PROVIDED DATA:
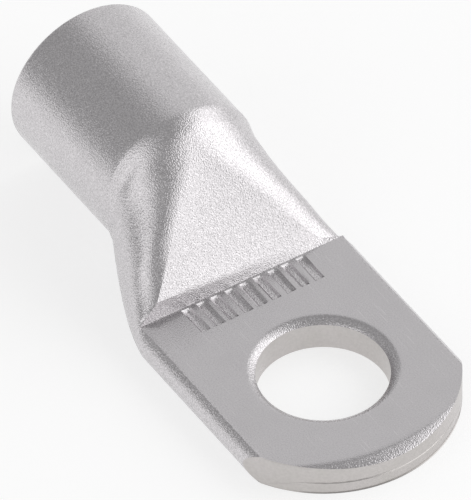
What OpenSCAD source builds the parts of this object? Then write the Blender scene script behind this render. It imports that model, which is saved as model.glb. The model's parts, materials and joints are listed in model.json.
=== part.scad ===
// Tube terminal (cable lug): one piece of copper tube, tin-plated.
// The barrel is the tube as drawn. Past it the tube is pressed flat between a level lower die
// and a sloping upper die, which makes the neck, and then between two level dies, which makes
// the palm of two walls lying on each other. The palm is punched for the stud and sheared to a
// round tip. The cable is crimped into the barrel and the palm is bolted down.
//
// Frame: the origin is on the stud hole's axis, in the plane of the palm's underside.
// +X runs from the barrel to the tip, +Y across the palm, +Z up through the stud hole.

/* [Tube] */
// Outer diameter of the barrel
barrel_d = 11.1; // [9.5:0.1:14]
// Thickness of the tube's wall
barrel_wall = 1.2; // [0.9:0.05:1.6]
// Length of the barrel that stays round, from its mouth to the start of the neck
barrel_len = 11.9; // [8:0.1:30]
// Lead-in chamfer round the inside of the mouth
mouth_lead = 0.4; // [0.1:0.05:0.6]
// Broken edge round the outside of the mouth
mouth_break = 0.2; // [0.05:0.05:0.25]

/* [Neck] */
// Length of the sloping neck, from the round barrel to the crease
neck_len = 6.3; // [5:0.1:12]
// Reach of the soft bend where the barrel's top turns into the slope, to each side of it
bend_reach = 0.9; // [0.3:0.1:1.8]
// Height of the small steep heel that the upper die's edge leaves above the crease
heel_h = 0.7; // [0.2:0.05:1.2]
// Length of that heel along the lug
heel_run = 0.3; // [0.1:0.05:0.8]
// Angle at which the folded sides meet the slope just above the heel; 0 is a half-round side
heel_edge = 25; // [0:1:40]
// How far past the crease the sides still widen
flare_past = 0.8; // [0.3:0.1:2.5]
// How the sides ease into the palm: 1 is a straight flare, 2 a parabola
flare_ease = 1.25; // [1:0.05:2]

/* [Palm] */
// How much the press thins the two walls that make the palm
press_in = 0.15; // [0:0.05:0.4]
// Angle at which the palm's folded sides meet its pressed faces; 0 is a half-round side
fold_edge = 39; // [0:1:50]
// Distance from the crease to the axis of the stud hole
palm_len = 9.3; // [8.5:0.1:16]
// Diameter of the stud hole, a free fit for its bolt
stud_d = 8.4; // [5.3:0.1:10.5]
// Distance from the axis of the stud hole to the end of the tip
tip_reach = 8.65; // [7.5:0.05:14]
// How much larger than half the palm's width the radius of the tip is
tip_flatter = 0.6; // [0.1:0.1:4]
// Reach of the roll-over that the punch leaves round the stud hole's upper edge
hole_roll = 0.8; // [0.4:0.05:1]
// How far that edge has sunk
hole_drop = 0.3; // [0.1:0.05:0.4]
// Reach of the roll-over that the shear leaves along the middle of the tip's upper edge
tip_roll = 1.1; // [0.5:0.05:1.3]
// How far that edge has sunk
tip_drop = 0.35; // [0.1:0.05:0.5]
// Distance from the palm's sides at which that roll-over runs out
roll_end = 1.4; // [1.2:0.05:2.5]

/* [Hidden] */
$fn = 128;
eps = 0.01;                                    // keeps faces that only touch out of each other's way
overlap = 0.4;                                 // how far joined solids run into each other
step = 0.03;                                   // how far a loft starts inside the round solid it joins
far = 40;                                      // past everything, for cutting solids

barrel_r = barrel_d / 2;
bore_r = barrel_r - barrel_wall;
palm_t = 2 * barrel_wall - press_in;           // the two walls, pressed together
fold_r = palm_t / 2 / cos(fold_edge);          // the palm's sides are arcs between its two faces
fold_girth = PI * (1 - fold_edge / 90);        // girth of such an arc, over its radius
// Flattening keeps the girth of the tube
palm_w = PI / 2 * barrel_d - fold_r * (fold_girth - 2 * (1 - sin(fold_edge)));
crease_x = -palm_len;
heel_x = crease_x - heel_run;
heel_top = palm_t + heel_h;
neck_x = crease_x - neck_len;                  // where the slope would meet the barrel's top
bend_x = neck_x - bend_reach;                  // where the soft bend begins
mouth_x = neck_x - barrel_len;
flare_x = crease_x + flare_past;
tip_r = palm_w / 2 + tip_flatter;
tip_x = tip_reach - tip_r;                     // centre of the tip's arc
end_y = palm_w / 2 - roll_end;                 // where the roll-over meets the tip's edge
end_x = tip_x + sqrt(pow(tip_r, 2) - pow(end_y, 2));
roll_span = tip_reach - tip_roll - end_x;      // how far the line where it begins bows forward
roll_line_r = (pow(roll_span, 2) + pow(end_y, 2)) / (2 * roll_span);
slope = (barrel_d - heel_top) / (heel_x - neck_x);

arc_steps = 20;                                // facets on each half-round side of the neck
bend_steps = 8;                                // rings along the soft bend
slope_steps = 14;                              // rings along the slope
flare_steps = 5;                               // rings past the crease

// Height of the tube's top above the underside, along the lug
function top_z(x) =
    x <= bend_x ? barrel_d
    : x <= neck_x + bend_reach ? barrel_d - slope * pow(x - bend_x, 2) / (4 * bend_reach)
    : x <= heel_x ? barrel_d - slope * (x - neck_x)
    : x <= crease_x ? heel_top - heel_h * (x - heel_x) / heel_run
    : palm_t;

// How steeply that top falls, for the wall under it
function fall(x) = min(slope, max(0, slope * (x - bend_x) / (2 * bend_reach)));

// Width of the tube along the lug: it opens where the neck begins and eases into the palm
function width(x) =
    x <= neck_x ? barrel_d
    : palm_w - (palm_w - barrel_d) * pow((flare_x - min(x, flare_x)) / (flare_x - neck_x), flare_ease);

// Angle at which the sides meet the pressed faces: the dies bite in more towards the palm
function edge(x) =
    x <= neck_x ? 0
    : x <= heel_x ? heel_edge * (x - neck_x) / (heel_x - neck_x)
    : x <= crease_x ? heel_edge + (fold_edge - heel_edge) * (x - heel_x) / heel_run
    : fold_edge;

// Height of the hollow under the top: the sloping wall is as thick across as the tube's wall
function hollow_h(x) = top_z(x) - barrel_wall * (1 + sqrt(1 + pow(fall(x), 2)));

// Cross-section of a flattened tube: flat above and below, with an arc at each side
function section(x, low, h, w, edge = 0) = let (r = h / 2 / cos(edge)) [
    for (side = [1, -1], k = [0 : arc_steps])
        let (turn = edge + (180 - 2 * edge) * k / arc_steps)
        [x, side * (w / 2 - r + r * sin(turn)), low + h / 2 + side * r * cos(turn)]
];

// Evenly spaced stations after one place along the lug, up to another
function stations(from, to, steps) = [for (k = [1 : steps]) from + (to - from) * k / steps];

// Solid through a row of sections
module loft(rings) {
    n = len(rings[0]);
    last = len(rings) - 1;
    skin = [
        for (i = [0 : last - 1], j = [0 : n - 1])
            let (a = i * n + j, b = i * n + (j + 1) % n)
            each [[a, b, b + n], [a, b + n, a + n]]
    ];
    ends = [[for (j = [n - 1 : -1 : 0]) j], [for (j = [0 : n - 1]) last * n + j]];
    polyhedron([for (ring = rings) each ring], concat(skin, ends), convexity = 4);
}

// Cylinder along X
module rod_x(x0, x1, r0, r1) {
    translate([x0, 0, barrel_r]) rotate([0, 90, 0]) cylinder(h = x1 - x0, r1 = r0, r2 = r1);
}

// Round barrel, as the tube was drawn
module barrel() {
    difference() {
        rod_x(mouth_x, bend_x, barrel_r, barrel_r);
        difference() {
            rod_x(mouth_x - eps, mouth_x + mouth_break, barrel_r + 1, barrel_r + 1);
            rod_x(mouth_x - 1, mouth_x + mouth_break, barrel_r - mouth_break - 1, barrel_r);
        }
    }
}

// Neck, from inside the round barrel to the place where the sides stop widening
module neck() {
    slim_d = barrel_d - 2 * step;
    rings = [
        for (x = [bend_x - overlap, bend_x]) section(x, step, slim_d, slim_d),
        for (x = concat(
            stations(bend_x, neck_x + bend_reach, bend_steps),
            stations(neck_x + bend_reach, heel_x, slope_steps),
            [crease_x],
            stations(crease_x, flare_x, flare_steps)
        )) section(x, 0, top_z(x), width(x) - (x == flare_x ? 2 * step : 0), edge(x))
    ];
    loft(rings);
}

// Palm: two walls on each other, with the folded sides between its faces and the tip sheared
module palm() {
    difference() {
        intersection() {
            translate([flare_x, 0, palm_t / 2]) rotate([90, 0, 90]) linear_extrude(far) palm_section();
            union() {
                translate([tip_x - far, -far / 2, -1]) cube([far, far, palm_t + 2]);
                translate([tip_x, 0, -1]) cylinder(h = palm_t + 2, r = tip_r);
            }
        }
        translate([tip_reach - tip_roll - roll_line_r, 0, 0])
            sunk_edge(roll_line_r, tip_roll, tip_drop, 1);
    }
}

// Section of the palm, with its middle at the origin
module palm_section() {
    flat_w = palm_w - 2 * fold_r;
    intersection() {
        square([far, palm_t], center = true);
        union() {
            square([flat_w, palm_t + 1], center = true);
            for (side = [1, -1]) translate([side * flat_w / 2, 0]) circle(r = fold_r);
        }
    }
}

// What a sunk upper edge lacks: from a line of radius r, an arc falls by drop over reach, outwards
// or, where reach is negative, inwards. It is cut a little past the edge.
module sunk_edge(r, reach, drop, past) {
    roll = (pow(reach, 2) + pow(drop, 2)) / (2 * drop);
    rotate_extrude() translate([r, palm_t]) difference() {
        translate([reach > 0 ? 0 : reach - past, -drop]) square([abs(reach) + past, drop + 1]);
        translate([0, -roll]) circle(r = roll);
    }
}

// Hollow of the tube: the round bore for the cable, then the space that closes towards the crease
module hollow() {
    wedge_h = 0.1;                             // what is left open where the walls meet
    close_x = neck_x + (barrel_d - wedge_h - barrel_wall * (1 + sqrt(1 + pow(slope, 2)))) / slope;
    rod_x(mouth_x - 1, bend_x, bore_r, bore_r);
    rod_x(mouth_x - eps, mouth_x + mouth_lead, bore_r + mouth_lead + eps, bore_r);
    slim_d = 2 * (bore_r - step);
    loft([
        for (x = [bend_x - overlap, bend_x]) section(x, barrel_wall + step, slim_d, slim_d),
        for (x = concat(
            stations(bend_x, neck_x + bend_reach, bend_steps),
            stations(neck_x + bend_reach, close_x, slope_steps)
        )) section(x, barrel_wall, hollow_h(x), width(x) - 2 * barrel_wall)
    ]);
}

// Stud hole, with the punch's roll-over round its upper edge
module stud_hole() {
    translate([0, 0, -1]) cylinder(h = palm_t + 2, d = stud_d);
    sunk_edge(stud_d / 2 + hole_roll, -hole_roll, hole_drop, eps);
}

module cable_lug() {
    color("silver") difference() {
        union() {
            barrel();
            neck();
            palm();
        }
        hollow();
        stud_hole();
    }
}

cable_lug();
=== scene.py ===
# %% [markdown]
# # A tinned copper cable lug
#
# The object is one piece of copper tube. Its barrel takes the bared end of a cable, and its other
# end is pressed flat, punched for a stud, sheared to a round tip and tin-plated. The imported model
# gives its place and main sizes; what follows gives it a fine skin, a finish, a floor and lamps.

import json
from math import cos, pi, sin

import bpy
import numpy as np
from mathutils import Matrix, Vector


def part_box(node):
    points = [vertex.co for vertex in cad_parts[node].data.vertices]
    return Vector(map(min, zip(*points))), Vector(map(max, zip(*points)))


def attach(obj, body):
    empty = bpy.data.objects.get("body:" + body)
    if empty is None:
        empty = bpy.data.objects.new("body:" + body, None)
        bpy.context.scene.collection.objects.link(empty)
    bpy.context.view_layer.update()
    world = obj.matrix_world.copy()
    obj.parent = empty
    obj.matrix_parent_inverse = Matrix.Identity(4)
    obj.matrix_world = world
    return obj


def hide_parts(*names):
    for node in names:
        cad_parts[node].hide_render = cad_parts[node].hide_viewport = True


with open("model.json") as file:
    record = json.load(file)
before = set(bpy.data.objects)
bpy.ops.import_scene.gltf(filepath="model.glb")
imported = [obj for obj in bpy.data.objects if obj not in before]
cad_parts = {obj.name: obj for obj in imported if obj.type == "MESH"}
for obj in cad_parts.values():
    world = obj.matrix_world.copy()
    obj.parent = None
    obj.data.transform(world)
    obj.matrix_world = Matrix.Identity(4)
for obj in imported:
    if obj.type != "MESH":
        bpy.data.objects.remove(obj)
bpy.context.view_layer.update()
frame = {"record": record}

# %% [markdown]
# ## Sizes
#
# Everything that a neighbour of the lug depends on is read from the frame: the lug's box, the
# radius of the stud hole and of the cable bore, and the palm's thickness. The sizes of the neck,
# which touches nothing, are named here. Lengths are in millimetres until the mesh is made.

# %% Sizes from the frame
MM = 0.001
low, high = (np.array(corner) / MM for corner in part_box("cable_lug"))
mounts = {mount["name"]: mount for mount in frame["record"]["mounts"]}

mouth_x = low[0]
tip_reach = high[0]
barrel_d = high[2]
palm_w = high[1] - low[1]
palm_t = mounts["palm_top"]["pos_m"][2] / MM
stud_r = mounts["stud_hole"]["dims"]["r_mm"]
bore_r = mounts["cable_bore"]["dims"]["r_mm"]
barrel_r = barrel_d / 2
wall = barrel_r - bore_r

palm_len = 9.3      # crease to the stud hole's axis
neck_len = 6.3      # round barrel to crease
bend_reach = 0.9    # half-length of the soft bend at the top of the neck
heel_h = 0.7        # height of the steep heel over the crease
heel_run = 0.3      # length of that heel along the lug
flare_past = 0.8    # the sides still widen this far past the crease
flare_ease = 1.25   # 1 is a straight flare, 2 a parabola
heel_edge = 25.0    # degrees at which the sides meet the slope, just above the heel
fold_edge = 39.0    # degrees at which the sides meet the palm's faces
crease_edge = 62.0  # the same right at the crease, where the die bites furthest out
tip_flatter = 0.6   # radius of the tip over half the palm's width

crease_x = -palm_len
heel_x = crease_x - heel_run
neck_x = crease_x - neck_len
bend_x = neck_x - bend_reach
flare_x = crease_x + flare_past
slope = (barrel_d - palm_t - heel_h) / (heel_x - neck_x)
tip_r = palm_w / 2 + tip_flatter
tip_x = tip_reach - tip_r
print(f"barrel {barrel_d:.2f} mm, palm {palm_w:.2f} x {palm_t:.2f} mm, stud hole {2 * stud_r:.2f} mm")

# %% [markdown]
# ## The tube's section
#
# A tube that is pressed flat keeps its girth. Its section goes from a circle to a flat slot shape:
# two straight walls joined by two folds. Where the dies press hard they also squeeze the folds, so
# that the flats meet them at an angle, in an edge that shows as a fine line along the palm. One
# function of a few widths, heights and angles draws every section of the lug. A fixed number of
# points lies on each flat, so the grid's long lines follow those edges exactly.

# %% Section of a flattened tube
FLAT, FOLD = 54, 26         # steps on half a flat, and on half a fold
AROUND = 4 * (FLAT + FOLD)  # points round the girth
EVEN = FLAT / (FLAT + FOLD)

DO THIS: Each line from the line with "towards the crease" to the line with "bpy.context.scene.collection.objects.link(empty)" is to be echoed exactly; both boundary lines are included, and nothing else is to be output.

RESULT OF THIS TASK:
// Hollow of the tube: the round bore for the cable, then the space that closes towards the crease
module hollow() {
    wedge_h = 0.1;                             // what is left open where the walls meet
    close_x = neck_x + (barrel_d - wedge_h - barrel_wall * (1 + sqrt(1 + pow(slope, 2)))) / slope;
    rod_x(mouth_x - 1, bend_x, bore_r, bore_r);
    rod_x(mouth_x - eps, mouth_x + mouth_lead, bore_r + mouth_lead + eps, bore_r);
    slim_d = 2 * (bore_r - step);
    loft([
        for (x = [bend_x - overlap, bend_x]) section(x, barrel_wall + step, slim_d, slim_d),
        for (x = concat(
            stations(bend_x, neck_x + bend_reach, bend_steps),
            stations(neck_x + bend_reach, close_x, slope_steps)
        )) section(x, barrel_wall, hollow_h(x), width(x) - 2 * barrel_wall)
    ]);
}

// Stud hole, with the punch's roll-over round its upper edge
module stud_hole() {
    translate([0, 0, -1]) cylinder(h = palm_t + 2, d = stud_d);
    sunk_edge(stud_d / 2 + hole_roll, -hole_roll, hole_drop, eps);
}

module cable_lug() {
    color("silver") difference() {
        union() {
            barrel();
            neck();
            palm();
        }
        hollow();
        stud_hole();
    }
}

cable_lug();
=== scene.py ===
# %% [markdown]
# # A tinned copper cable lug
#
# The object is one piece of copper tube. Its barrel takes the bared end of a cable, and its other
# end is pressed flat, punched for a stud, sheared to a round tip and tin-plated. The imported model
# gives its place and main sizes; what follows gives it a fine skin, a finish, a floor and lamps.

import json
from math import cos, pi, sin

import bpy
import numpy as np
from mathutils import Matrix, Vector


def part_box(node):
    points = [vertex.co for vertex in cad_parts[node].data.vertices]
    return Vector(map(min, zip(*points))), Vector(map(max, zip(*points)))


def attach(obj, body):
    empty = bpy.data.objects.get("body:" + body)
    if empty is None:
        empty = bpy.data.objects.new("body:" + body, None)
        bpy.context.scene.collection.objects.link(empty)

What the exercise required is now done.